The best entrepreneurship courses give you templates, decision trees, or structured exercises — not just conceptual models. Business Model Canvas is table stakes. What separates the strong courses is what they do beyond that: customer interview frameworks, unit economics models, go-to-market sequencing tools.

Case studies with failures, not just wins

Any entrepreneurship course that only discusses successful companies is giving you survivorship bias as curriculum. The most instructive case studies in entrepreneurship education are the ones that show you what went wrong and why — failed product launches, mis-timed fundraises, co-founder disputes. Good courses don't sanitize these.

Community or cohort component

Entrepreneurship is inherently social — you're going to need co-founders, advisors, first customers, investors. Courses that include live cohorts, peer review, or active community access aren't just adding fluff; they're giving you practice at the skill of building networks with strangers who might become collaborators.

Corporate Entrepreneurship: A Separate Track Worth Knowing

Not every person searching for an entrepreneurship course is trying to start their own company. A meaningful slice are employees at larger organizations tasked with driving innovation internally — new product lines, new business units, internal ventures. This is usually called intrapreneurship or corporate entrepreneurship, and it requires a slightly different skill set.

Corporate Entrepreneurship (Coursera) addresses this directly. The challenge in corporate settings isn't idea generation — it's navigating organizational approval structures, securing internal resources, and moving fast inside a system built for stability. The course rating is 8.5, and it's one of the few that explicitly addresses the political dimension of building something new inside an existing company.

If your goal is to drive innovation at a company you already work for rather than starting something independent, this track is worth prioritizing over the generic startup-founder curriculum.

How to Get the Most Out of Any Entrepreneurship Course

Courses don't build businesses. They build knowledge that you then apply to build a business. The gap between people who get value from entrepreneurship courses and people who don't isn't usually intelligence or effort — it's whether they're working on a real problem while taking the course, or treating it as a prerequisite before they "really start."

A few habits that separate learners who convert to operators:

  • Run every framework on your actual idea. Don't do the Business Model Canvas for the example company in the course. Do it for the thing you're actually building. If you don't have an idea yet, use the course as a forcing function to generate one before Module 3.
  • Talk to potential customers before the course ends. Most entrepreneurship courses include some version of customer discovery. Don't skip the interviews. Five conversations with real potential users will teach you more than 20 hours of content.
  • Set a launch constraint.
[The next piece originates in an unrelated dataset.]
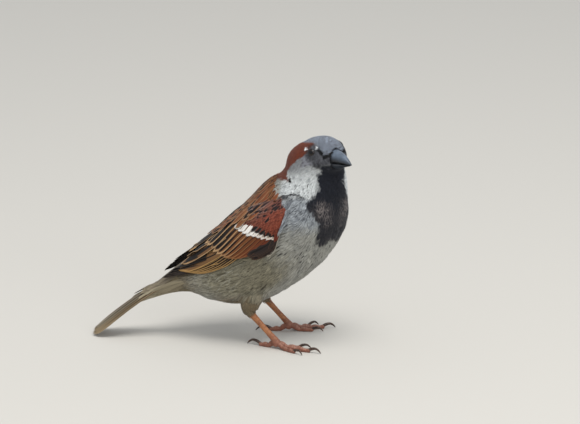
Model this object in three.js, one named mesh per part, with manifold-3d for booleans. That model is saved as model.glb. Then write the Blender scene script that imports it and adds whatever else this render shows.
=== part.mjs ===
// A male house sparrow, life size, standing on both feet with its tail tip on the ground and its head
// turned to its right. Millimetres, +Z up, +X forward, +Y to the bird's left.
// The body is drawn straight first, then swayed to its right in front and behind. The head, the legs
// and the toes are set in their own places afterwards.
import * as THREE from "three";
import { mergeVertices } from "three/addons/utils/BufferGeometryUtils.js";
import Module from "manifold-3d";

const wasm = await Module();
wasm.setup();

// ---------------------------------------------------------------- driving dimensions
const GAP = 0.3; // clearance between neighbouring pieces
const SLIVER = 0.03; // faces thinner than this are dropped from the finished solids
const SWAY_FRONT = 1 / 80; // sideways bend of the body in front of the hips, y = -x^2 * sway
const SWAY_REAR = 1 / 800; // the same behind the hips

const HEAD = { x: 19.2, z: 85.3, yaw: -44, pitch: 6, roll: 5 }; // centre of the skull, and its turn
const EYE = { forward: 3.7, side: 6.7, up: 2.4, radius: 2.5 };
const BILL = { base: 8.6, tip: 22.0, halfWidth: 3.9, open: 1.8 }; // open: degrees between the halves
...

Decide before you start the course what you're going to ship or sell by the time you finish it. Even a rough MVP or a paid pilot client. Without a constraint, courses become indefinite preparation.
  • Find one other person to compare notes with. Doesn't have to be a co-founder. Just someone else who's taking entrepreneurship courses and will push back on your assumptions. Self-accountability works poorly in entrepreneurship.

FAQ

How long does it take to complete an entrepreneurship course?

Most online entrepreneurship courses on Coursera or Udemy run between 10 and 40 hours of content. At 5-10 hours per week, expect 2-8 weeks to complete one. Specializations (multi-course sequences) can run 3-6 months. The time investment is rarely the limiting factor — applying the material while you're in the course is.

Are free entrepreneurship courses worth it?

Several strong entrepreneurship courses can be audited for free on Coursera (you pay only if you want the certificate). The content is identical. For most learners, the certificate is irrelevant — what matters is the curriculum. Audit first; pay if you need the credential for a specific reason.

Do entrepreneurship courses teach you how to get funding?

Some do. The Innovation & Entrepreneurship: From Design Thinking to Funding course explicitly covers the funding side. Most general entrepreneurship courses touch on it but don't go deep. If fundraising is your immediate goal, look for courses that specifically address pitch decks, cap tables, and investor mechanics rather than treating funding as one module of a broader curriculum.

Is an entrepreneurship course better than an MBA?

For most founders, no MBA is needed. An MBA is a network and a credential — both valuable for certain career paths, but slow and expensive relative to the specific operational knowledge you need to start a company. The better comparison is: a focused entrepreneurship course plus 12 months of actually running something will teach you more about building a business than 2 years of business school. The MBA still wins for corporate career advancement and access to certain investor networks.

What's the difference between entrepreneurship and business courses?

Business courses tend to cover established organizations — accounting, operations management, organizational behavior. Entrepreneurship courses focus on the creation phase: idea validation, early customer acquisition, fundraising, building under uncertainty. The skills overlap but aren't the same. If you're building something new from scratch, entrepreneurship-specific content is more useful than general business curriculum.

Can I learn entrepreneurship online or do I need to be in a physical program?

The conceptual and framework content transfers well online. What's harder to replicate remotely is the serendipitous network — bumping into future co-founders, investors, or customers. Online cohort programs partially address this. If you're in an ecosystem city (SF, NYC, Austin, London), supplement any online course with in-person meetups, accelerator events, or founder communities. The course is a starting point, not a substitute for being around other builders.

Bottom Line: Which Entrepreneurship Course Should You Take

If you're starting from zero and don't have a specific idea yet, start with Creativity and Entrepreneurship or Entrepreneurship Strategy: From Ideation to Exit. Both give you the full picture before narrowing down.

If you're technical and trying to commercialize something you've built, Technology Entrepreneurship: Lab to Market from EDX is the most directly applicable.

If you're in a corporate role and need to move faster inside your organization, skip the startup curriculum entirely and take Corporate Entrepreneurship on Coursera.

Don't take multiple courses simultaneously. Pick one, apply it to your actual situation, and don't move on until you've done the work — not just watched the videos.